There is also the sense that venues, artists and curators who have been familiar to the London scene are now rising to positions of more prominence, putting ‘off-site’ spaces now at the center. The curator Richard Birkett, for example, who launched the Whitechapel Project Space in a small, drafty storefront with Maria Trimikliniotis, is now curating the ICA’s ambitious current “Nought to Sixty” exhibition, showing sixty young artists in six months. Much of the ICA’s (excellent) program seems to have developed from Birkett’s work at the project space, showing artists such as Vanessa Billy, Juliette Blightman and Giles Round who had Project Space exhibitions, in addition to picking up for the ICA a number of very promising young British artists including Ruth Ewan, Hannah Rickards and Duncan Campbell.
Former curators of Cubitt Gallery — a complex of artists’ studios in North London where every 18 months the artists collectively select a curator for their gallery space — are also taking on more instutionalized positions.
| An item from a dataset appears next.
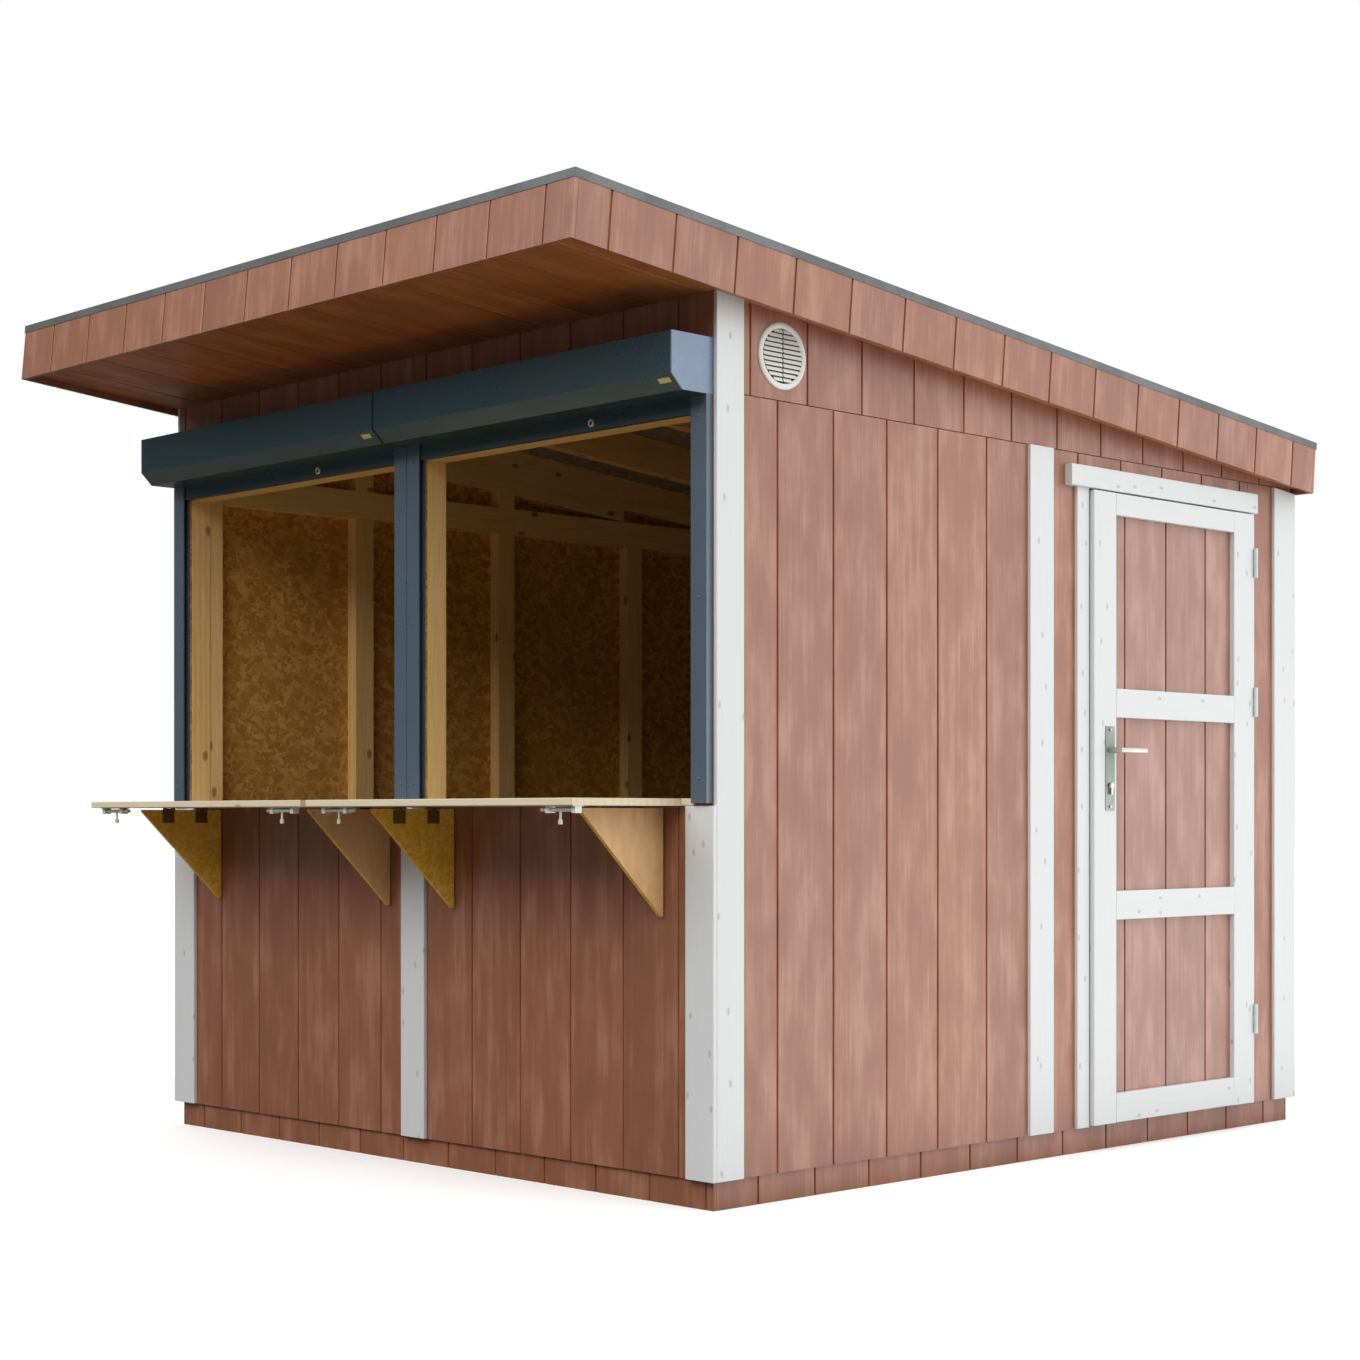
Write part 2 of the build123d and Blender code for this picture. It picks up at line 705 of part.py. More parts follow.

The previous Cubitt curator, Tom Morton, is now curatorial associate at the Hayward gallery; Emily Pethick has been made director of the Showroom Gallery, a long-time East End establishment; and Polly Staple, who after Cubitt was director of Frieze Projects, Frieze Art Fair’s curatorial program, has been appointed director of the Chisenhale Gallery, a cavernous space also in the East End. The anticipation for their programs is high: Staple, who is also putting together an exhibition at the ICA in December, has a talent for spotting young artists — in 2001 at Cubitt, for example, she organized shows of Cathy Wilkes and Mark Leckey, who are both this year nominated for the Turner Prize. Pethick was director of Casco Projects in Utrecht for nearly three years, and the Showroom will likely benefit from her interests and experience there, exploring research-based and politically engaged work that is largely absent in London. In October the Showroom launches an ongoing series of seminar/talks with Afterall, beginning with a discussion led by the Berlin-based political filmmaker Hito Steyerl.
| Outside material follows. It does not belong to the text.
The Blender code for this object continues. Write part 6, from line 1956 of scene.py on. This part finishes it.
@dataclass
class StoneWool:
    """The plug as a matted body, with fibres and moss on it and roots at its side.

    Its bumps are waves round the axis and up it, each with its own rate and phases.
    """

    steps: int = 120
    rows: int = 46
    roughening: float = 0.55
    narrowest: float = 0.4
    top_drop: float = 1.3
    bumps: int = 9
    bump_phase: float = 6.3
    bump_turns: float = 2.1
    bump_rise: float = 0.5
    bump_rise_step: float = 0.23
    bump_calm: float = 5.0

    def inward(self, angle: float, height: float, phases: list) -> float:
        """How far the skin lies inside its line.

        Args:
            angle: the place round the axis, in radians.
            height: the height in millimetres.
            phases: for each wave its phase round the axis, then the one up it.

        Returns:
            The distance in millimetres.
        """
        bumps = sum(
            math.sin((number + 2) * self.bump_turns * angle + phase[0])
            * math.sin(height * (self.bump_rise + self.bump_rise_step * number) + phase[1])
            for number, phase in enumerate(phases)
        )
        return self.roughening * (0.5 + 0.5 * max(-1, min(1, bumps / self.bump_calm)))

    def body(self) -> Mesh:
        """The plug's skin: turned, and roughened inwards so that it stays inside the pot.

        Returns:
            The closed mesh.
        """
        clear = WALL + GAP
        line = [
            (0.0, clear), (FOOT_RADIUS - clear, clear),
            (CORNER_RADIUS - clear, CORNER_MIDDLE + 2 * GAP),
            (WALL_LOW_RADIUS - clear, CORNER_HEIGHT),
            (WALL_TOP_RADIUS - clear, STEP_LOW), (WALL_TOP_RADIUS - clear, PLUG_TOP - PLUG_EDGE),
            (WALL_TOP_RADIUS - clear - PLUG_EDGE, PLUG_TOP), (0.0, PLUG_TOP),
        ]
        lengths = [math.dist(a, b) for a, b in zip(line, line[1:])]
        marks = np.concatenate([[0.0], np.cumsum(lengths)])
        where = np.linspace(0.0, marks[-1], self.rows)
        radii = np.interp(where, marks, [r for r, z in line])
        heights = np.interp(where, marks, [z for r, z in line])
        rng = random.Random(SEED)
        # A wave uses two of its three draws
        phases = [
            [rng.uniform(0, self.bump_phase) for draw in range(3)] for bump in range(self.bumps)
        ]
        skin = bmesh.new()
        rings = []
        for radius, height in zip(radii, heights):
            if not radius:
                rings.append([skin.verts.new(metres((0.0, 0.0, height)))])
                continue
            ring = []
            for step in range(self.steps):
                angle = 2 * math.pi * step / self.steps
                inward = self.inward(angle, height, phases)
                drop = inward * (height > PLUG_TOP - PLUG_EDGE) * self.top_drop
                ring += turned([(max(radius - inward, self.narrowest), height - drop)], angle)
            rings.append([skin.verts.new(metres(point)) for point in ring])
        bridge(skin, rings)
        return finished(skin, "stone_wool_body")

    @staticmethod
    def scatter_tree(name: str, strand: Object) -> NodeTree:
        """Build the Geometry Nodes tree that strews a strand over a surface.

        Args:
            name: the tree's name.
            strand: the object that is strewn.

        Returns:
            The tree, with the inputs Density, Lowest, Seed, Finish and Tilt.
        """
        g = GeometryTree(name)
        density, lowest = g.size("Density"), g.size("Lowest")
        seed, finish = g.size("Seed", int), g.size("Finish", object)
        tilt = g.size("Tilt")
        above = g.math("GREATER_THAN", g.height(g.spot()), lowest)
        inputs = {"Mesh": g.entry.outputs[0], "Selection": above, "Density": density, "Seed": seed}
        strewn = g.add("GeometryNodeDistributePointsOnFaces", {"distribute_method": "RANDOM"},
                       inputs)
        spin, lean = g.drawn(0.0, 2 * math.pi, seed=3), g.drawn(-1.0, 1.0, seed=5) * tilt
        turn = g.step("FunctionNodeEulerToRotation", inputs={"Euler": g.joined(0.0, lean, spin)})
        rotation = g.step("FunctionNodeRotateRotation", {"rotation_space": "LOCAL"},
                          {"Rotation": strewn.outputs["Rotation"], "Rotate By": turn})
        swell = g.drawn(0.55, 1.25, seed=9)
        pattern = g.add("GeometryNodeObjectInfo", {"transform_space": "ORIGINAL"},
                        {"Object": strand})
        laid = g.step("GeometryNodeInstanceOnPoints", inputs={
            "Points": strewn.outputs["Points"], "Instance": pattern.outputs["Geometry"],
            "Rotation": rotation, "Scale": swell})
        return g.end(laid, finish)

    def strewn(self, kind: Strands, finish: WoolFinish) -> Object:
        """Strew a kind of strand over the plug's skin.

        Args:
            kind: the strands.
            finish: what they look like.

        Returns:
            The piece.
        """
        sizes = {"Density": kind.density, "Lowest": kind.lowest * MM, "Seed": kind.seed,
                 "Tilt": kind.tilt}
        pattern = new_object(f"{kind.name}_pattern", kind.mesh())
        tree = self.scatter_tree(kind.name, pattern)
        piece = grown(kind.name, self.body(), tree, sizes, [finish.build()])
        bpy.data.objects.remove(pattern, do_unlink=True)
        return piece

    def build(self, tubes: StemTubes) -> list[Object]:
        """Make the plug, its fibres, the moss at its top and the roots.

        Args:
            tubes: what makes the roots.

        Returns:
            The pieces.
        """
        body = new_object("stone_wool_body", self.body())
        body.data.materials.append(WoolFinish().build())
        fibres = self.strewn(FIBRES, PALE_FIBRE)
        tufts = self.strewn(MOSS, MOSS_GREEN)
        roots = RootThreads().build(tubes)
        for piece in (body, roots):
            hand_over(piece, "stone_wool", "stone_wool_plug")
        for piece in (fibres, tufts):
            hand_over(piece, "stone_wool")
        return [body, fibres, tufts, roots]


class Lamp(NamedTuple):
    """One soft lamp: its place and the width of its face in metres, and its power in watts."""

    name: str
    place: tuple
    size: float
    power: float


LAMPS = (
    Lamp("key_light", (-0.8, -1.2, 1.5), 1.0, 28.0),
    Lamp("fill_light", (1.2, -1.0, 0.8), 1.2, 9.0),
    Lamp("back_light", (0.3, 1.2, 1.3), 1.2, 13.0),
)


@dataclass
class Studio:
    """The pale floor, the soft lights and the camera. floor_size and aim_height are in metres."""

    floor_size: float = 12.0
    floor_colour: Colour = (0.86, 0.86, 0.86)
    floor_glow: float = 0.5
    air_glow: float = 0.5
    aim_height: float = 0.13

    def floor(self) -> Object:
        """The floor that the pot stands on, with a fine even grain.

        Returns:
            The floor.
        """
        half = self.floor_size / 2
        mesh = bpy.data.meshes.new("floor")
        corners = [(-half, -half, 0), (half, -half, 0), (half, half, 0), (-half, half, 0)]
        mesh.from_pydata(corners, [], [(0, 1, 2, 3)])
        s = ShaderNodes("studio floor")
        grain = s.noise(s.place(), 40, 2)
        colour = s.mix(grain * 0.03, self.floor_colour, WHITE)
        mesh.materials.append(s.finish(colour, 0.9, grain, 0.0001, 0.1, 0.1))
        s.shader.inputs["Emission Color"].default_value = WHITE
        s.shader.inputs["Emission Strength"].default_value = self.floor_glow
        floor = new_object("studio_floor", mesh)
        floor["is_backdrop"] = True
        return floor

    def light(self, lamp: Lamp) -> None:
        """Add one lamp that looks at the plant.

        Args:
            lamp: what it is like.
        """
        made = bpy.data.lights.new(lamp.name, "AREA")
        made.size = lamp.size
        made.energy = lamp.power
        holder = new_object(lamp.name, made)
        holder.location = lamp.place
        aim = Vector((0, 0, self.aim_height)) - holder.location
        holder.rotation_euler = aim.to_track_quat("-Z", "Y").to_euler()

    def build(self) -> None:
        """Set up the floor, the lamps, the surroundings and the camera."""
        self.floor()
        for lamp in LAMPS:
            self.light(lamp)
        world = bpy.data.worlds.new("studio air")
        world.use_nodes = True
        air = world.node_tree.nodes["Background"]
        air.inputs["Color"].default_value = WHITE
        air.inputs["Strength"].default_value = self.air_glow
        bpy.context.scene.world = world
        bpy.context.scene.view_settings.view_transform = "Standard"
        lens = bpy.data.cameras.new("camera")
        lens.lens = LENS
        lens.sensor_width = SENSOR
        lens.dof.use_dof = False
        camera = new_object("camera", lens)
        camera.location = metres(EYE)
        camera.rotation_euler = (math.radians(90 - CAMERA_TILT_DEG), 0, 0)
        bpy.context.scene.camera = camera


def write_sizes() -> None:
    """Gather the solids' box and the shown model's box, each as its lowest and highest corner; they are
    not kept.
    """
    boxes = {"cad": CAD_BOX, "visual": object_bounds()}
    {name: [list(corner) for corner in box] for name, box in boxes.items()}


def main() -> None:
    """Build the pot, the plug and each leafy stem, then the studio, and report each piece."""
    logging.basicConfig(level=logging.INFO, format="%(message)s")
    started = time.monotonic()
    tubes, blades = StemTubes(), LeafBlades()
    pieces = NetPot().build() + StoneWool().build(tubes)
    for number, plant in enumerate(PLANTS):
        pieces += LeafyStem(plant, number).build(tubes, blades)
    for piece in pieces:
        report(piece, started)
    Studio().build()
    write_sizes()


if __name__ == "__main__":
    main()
The financial fortunes of London galleries are often represented cartographically — with the move of galleries from West to East in the late ’90s signaling a renewal of a localized, East End scene (and a financial slump), and the current moves or expansions back to the West End as proof of the galleries’ full coffers. In reality the East/West division no longer holds: many galleries are in fact moving to Fitzrovia, an area just above Oxford Street (such galleries are Alison Jacques, Stuart Shave/Modern Art, and a second site for The Approach). Sadie Coles HQ opened a second space in Mayfair last year, which will host a show by the excellent filmmaker Hilary Lloyd — recently signed to the gallery — in October. New galleries — Ancient & Modern, Arcade Fine Art — have opened in the Barbican area, midway between the West and East, and others are remaining, and even expanding, in the East (such as Wilkinson Gallery’s massive, purpose-built space, or Victoria Miro’s three-story complex). If the presence of art establishments in the city were to be considered as legible and signifying, it would suggest that the art scene has now settled comfortably across the city — though the majority of artists continue to live and work in the East End, where they are being priced out of the Bethnal Green area and are moving eastwards into the wilds of Hackney Wick, on the frontier of the site of the 2012 Olympics. Many artists and curators are also moving southwards, where there are fewer galleries — save Greengrassi and Corvi-Mora — but where the South London Gallery is undergoing a redevelopment project, and Gasworks and Studio Voltaire, similar to Cubitt, combine artists’ studios with gallery spaces.
Most importantly, today the city is visibly more international, and internationalized, with regular links established between arts institutions and galleries here and elsewhere. The Rijksakademie program in Amsterdam has become highly popular and influential, counting among its alumni current or former Londoners such as Ryan Gander, Jimmy Robert and Nathaniel Mellors, and the number of Germans in London seems to be eclipsing the number of Glaswegians (or émigrés from the Glasgow scene). This shift is arguably reflected in the art made as well: much work, for example, bears the traces of Germany’s renewed interest in sculptural and painterly formalism, while a number of young women artists are twinning this formalist aesthetic with a certain recuperative impulse towards degraded or worthless material. Hotel, Herald St and Cabinet continue to be important galleries for the young artists scene, picking up artists such as Blightman (Hotel) and Tris Vonna-Michell (Cabinet), with other newer galleries, such as Ancient & Modern and Hollybush Gardens, showing work that is often more Conceptualist-derived or research-based.
As across the art world, what might be termed discourse production — that is, talks, panel discussion, seminars and publications — is becoming increasingly integral to the remits of art practice and exhibitions, often offered in performative, endurance-test varieties. The current Cubitt Gallery curator, Bart van der Heide, in collaboration with the Dutch curator Binna Choi, recently organized a weeklong series of talks and events that seemed a more open and productive version of the 24-hour talks marathon Rem Koolhaas and Hans Ulrich Obrist organized at the Serpentine Gallery last summer [ed. 2006]. A regular fixture on the summer calendar — anticipated, celebrated, reviewed — is the self-publishing fair Publish and be Damned, which was started in 2004 by Pethick and Kit Hammonds, and currently run by Sarah McCrory and Joe Scotland. Now held in the posh digs of the Rochelle School — on Arnold Circus, the site of Europe’s first housing project — the fair brings in pamphleteers, cartoonists, writers and musicians who offer more pages to read and peruse than can ever be consumed. This is the positive effect of London’s expansion — the feeling of production that exceeds a single gallery-goer’s grasp. And it’s a change that means, if not more artists, then more platforms for exhibitions and more possibility of diverse practices on view and in the studios.